三島由紀夫作「卒塔婆小町」、バルバラ、そしてジュリエット・グレコ
2015年7月24日

先日、演出家の小笠原響さんと、木山事務所「はだしのゲン」で主役のゲンを演じた、小野文子さんが来店した。
小笠原さんは10月に演出する、三島由紀夫作「卒塔婆小町」のチラシを届けてくれた。
小笠原さんとは長い付き合いで、30年近いだろう。

彼はまだ大学4年生だったと記憶する。
そして大学を卒業する年に、文学座養成所へ入所した。
その養成所の試験の前日、私の店でお酒を飲む。

そのあと帰宅し、課題の論文を書き上げ、翌日の試験に合格した。
それ以来30年近く経過しているのだが、そのエピソードは鮮明に記憶に残る。
やがて彼は清水邦夫さんの演出助手などを務め、演劇一筋に歩んできた。

去年、彼はアイルランドのベケット記念劇場へ行った。
その時、アイルランドで飲んだギネスを、小笠原さんは注文し、小野さんにキニーネを使ったジントニックを作って差し上げた。
暫くして小笠原さんが私に「マスター、小野さんはシャンソンも歌うのですよ」と教えてくれた。

私は「シャンソン歌手は、誰が好きですか?」と聞いてみた。
すると小野さんは「バルバラです」と応えた。
私もバルバラ(
Barbara1930年-1997年)が好きだ。
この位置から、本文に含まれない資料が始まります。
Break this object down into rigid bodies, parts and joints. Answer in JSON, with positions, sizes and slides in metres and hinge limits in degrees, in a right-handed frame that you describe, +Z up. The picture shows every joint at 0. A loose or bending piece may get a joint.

。

私はジュリエット・グレコ(
Juliette Gréco、1927年)も好きではないですかと言うと、笑顔で頷く。
そこで私はジュリエット・グレコとマイルス・デービスのことを彼女に話すと、楽しそうに聞いてくれた。

マイルス・デービスは、23歳の時、
パリ・ジャズ・フェスチバルに参加するため、フランスにやってきた。
その時、自らもトランペットを吹く、 ボリス・ヴィアン(Boris Vian, 1920年-1959年)は、フランス文化人とジャズミュージシャンの橋渡し役を担った。
ボリス・ヴィアンはジャンポール・サルトルやボーヴォアールたちと、「カフェ・フロール」や「ドゥ・マゴ」など、「サン・ジェルマン・デ・プレ、」のカフェの常連であった。

そこのカフェの人気者は、美貌の歌手で女優のジュリエット・グレコであり、サルトルたちカフェに集まる文化人の、アイドル的な存在であった。
そしてジュリエット・グレコと1、940年代後半に誕生したクールジャズの創始者
マイルス・デューイ・デイヴィスMiles Davis 、1926年-1991年)は知り合い恋に落ちた。
やがてマイルスは、グレコの紹介により、ルイ・マル」監督に会い、後に「死刑台のエレベーター」の音楽を担当し、即興で作曲した。

そののちマイルスは、アルバム「Somethin’ Else」で、「Autumn Leaves」を吹き込み、、「枯葉」をJAZZの世界で一挙に有名にした。
「枯葉」はマルセル・カルネ(Marcel Carné)監督「夜の門・Les Portes de la Nuit」で挿入歌として、「イヴ・モンタン(Yves Montand)により、すでに劇中で歌われていた。
そののち「ジュリエット・グレコ(Juliette Gréco)が歌い「枯葉」は有名になり、1950年代にかけシャンソン界のスタンダード曲となる。

ある年のこと、ジュリエットとマイルスはアメリカへ旅する。
そしてホテルのレストランに入り席に着いた。
するとレストランのウェーターが、露骨な差別行為をマイルスにする。
ジュリエットはマイルスは偉大なジャズトランペーターであり、アーチストであると抗議する。

時代は黒人差別が激しく、黒人に公民権はなかった。
白人のウェイターの人種的偏見は公然と続く。
ジュリエットの母親は、フランスレジスタンスの闘士でもある。

その血を引くジュリエット・グレコも、自由と正義と差別には、敢然と対峙する情熱の人であった。
ジュリエットとマイルスは、黒人差別に敢然と立ち向かい、怒りの態度を示して店を立ち去る。
フランスのシャンソンは、人間の愛や悲しみや喜びを表現しているように思われているが、
社会正義や戦争など、社会へのプロテストを、歌い上げているものが非常に多い。